1.4
January 22, 2012

Gingrich gets another $5 million from same donor, enough to buy another state?

Update: Gingrich just got another $5 million from same donor, bringing total to $10 million from the Adelsons. Enough to buy another state?

NY Times excerpt:

Dr. Adelson’s check will bring the couple’s total contributions to Winning Our Future to $10 million, a figure that could substantially neutralize the millions of dollars already being spent in Florida by Mr. Romney and Restore Our Future, a super PAC backing him. Mr. Adelson’s initial check financed a high-powered barrage of negative ads against Mr. Romney in South Carolina, helping Mr. Gingrich to a shocking victory in Saturday’s Republican primary there…

The 5,000,000 “votes” of one millionaire.


This upset is the effect of Citizens United,
the Supreme Court ruling that judged the coporations are people, my friend, and that their speech (money) is protected under our Constitution.

Traditionally, Newt would have dropped out after New Hampshire, given his dismal performances in Iowa and NH. Or, if he continued, it would have been a limping, hampered campaign that couldn’t have lasted long.

But after NH, one rich old-timer gave $5 million to a pro-Newt PAC. Remember how individuals are limited to, say, a couple thousand bucks total? Not so corporations.

A $5 million pledge from the casino magnate Sheldon Adelson to the pro-Gingrich group Winning Our Future gave Mr. Gingrich a clear boost here in South Carolina. The group went on to savage Mr. Romney for his past positions on guns and abortion rights and, most notably, his work at the corporate takeover firm Bain Capital, painting him as a cold-hearted corporate raider who traded away jobs for profits.

The effect: democracy is no longer about votes. It’s about dollars, which make advertising campaigns and break candidates. the effect: democracy is no longer democracy.

Welcome to 2012:

~

 

Sign here to help overturn Citizens United.

President Barack Obama:

“With all due deference to separation of powers, last week the Supreme Court reversed a century of law that, I believe, will open the floodgates for special interests, including foreign corporations, to spend without limit in our elections.”

Justice John Paul Stevens:

“The conceit that corporations must be treated identically to natural persons in the political sphere is not only inaccurate but also inadequate to justify the Court¹s disposition of this case.”

“In the context of election to public office, the distinction between corporate and human speakers is significant. Although they make enormous contributions to our society, corporations are not actually members of it.

They cannot vote or run for office. Because they may be managed and controlled by nonresidents, their interests may conflict in fundamental respects with the interests of eligible voters.”

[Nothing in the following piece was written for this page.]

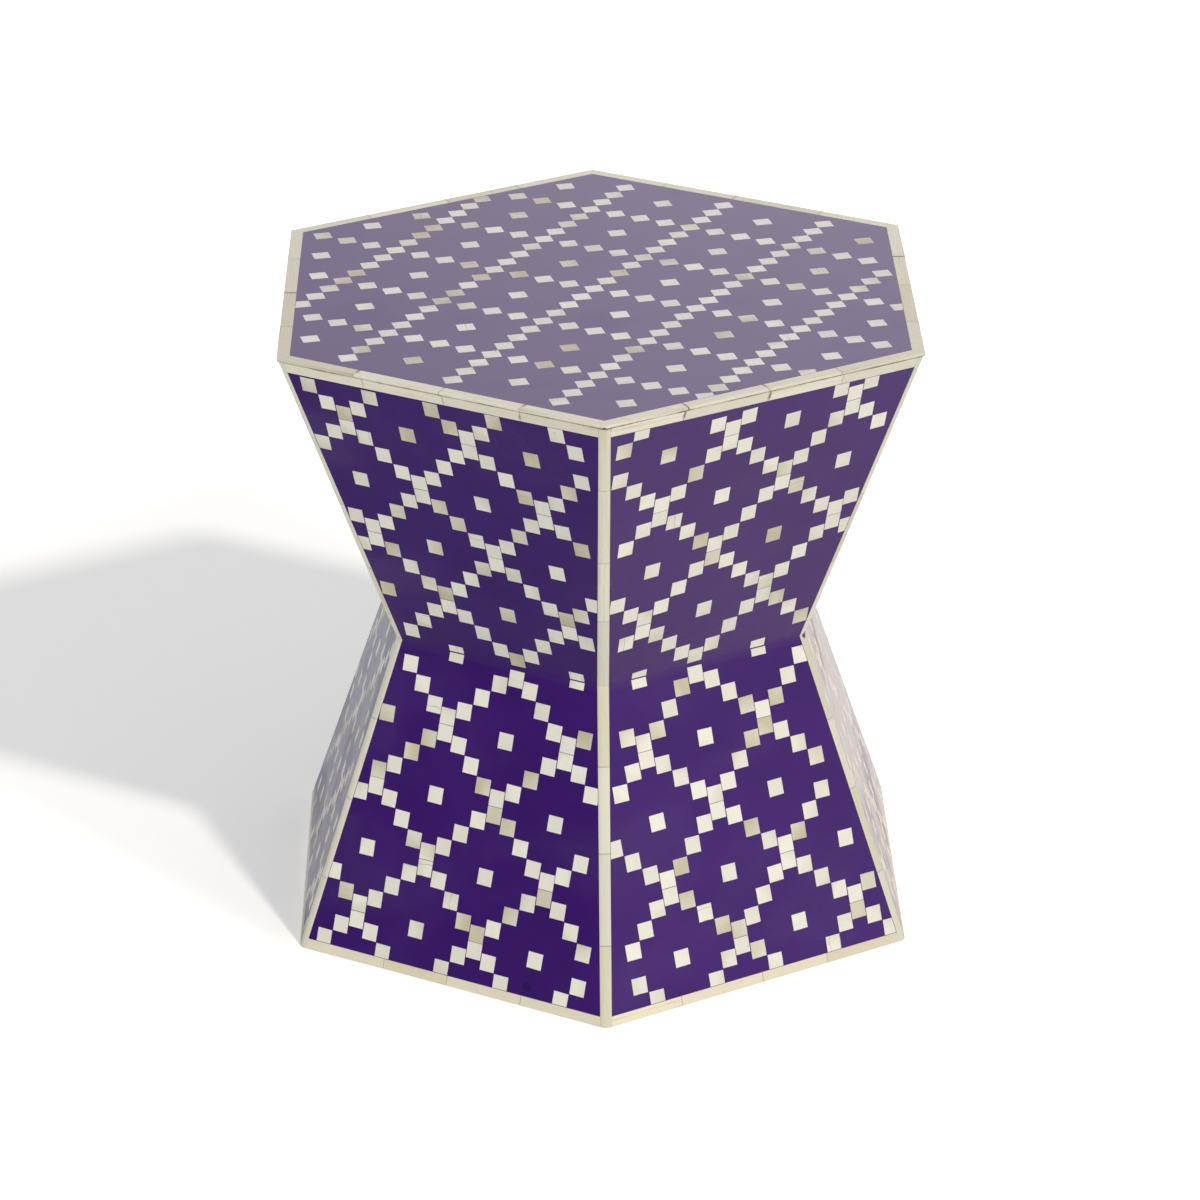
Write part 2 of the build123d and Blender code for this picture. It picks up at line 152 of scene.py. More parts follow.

“The majority¹s approach to corporate electioneering marks a dramatic break from our past. Congress has placed special limitations on campaign spending by corporations ever since the passage of the Tillman Act in 1907”

“The Court’s ruling threatens to undermine the integrity of elected institutions across the Nation. The path it has taken to reach its outcome will, I fear, do damage to this institution.”

Justice Elena Kagan (then Solicitor General):

“When corporations use other people’s money to electioneer, that is a harm not just to the shareholders themselves but a sort of a broader harm to the public that comes from distortion of the electioneering that is done by corporations.”

Ben Cohen and Jerry Greenfield:

“I’m Ben, I’m a person. I’m Jerry, I’m a person. Ben & Jerry’s ice cream? Not a person.”

Russ Feingold:

“Citizens United was so extreme that unless we take action to stop it, America will return to the Gilded Age — on steroids.”

Sen. Chuck Schumer (D-N.Y.):

“We are not going to let this decision to go unchallenged…At a time when Americans are worried about special interests having too much influence, this decision opens up the floodgates and allows special interest money to overflow elections and undermine our democracy.”

“If there’s one thing that Americans from the left, right and center can all agree on, it’s that they don’t want more special interests in our politics.”

Rep. Chris Van Hollen (D-Md.)

“This decision enables larger financial interests to drown out the voices of ordinary citizens, allows foreign corporations to spend money through their domestic subsidiaries, and permits major recipients of taxpayer dollars to funnel these funds into political activities.”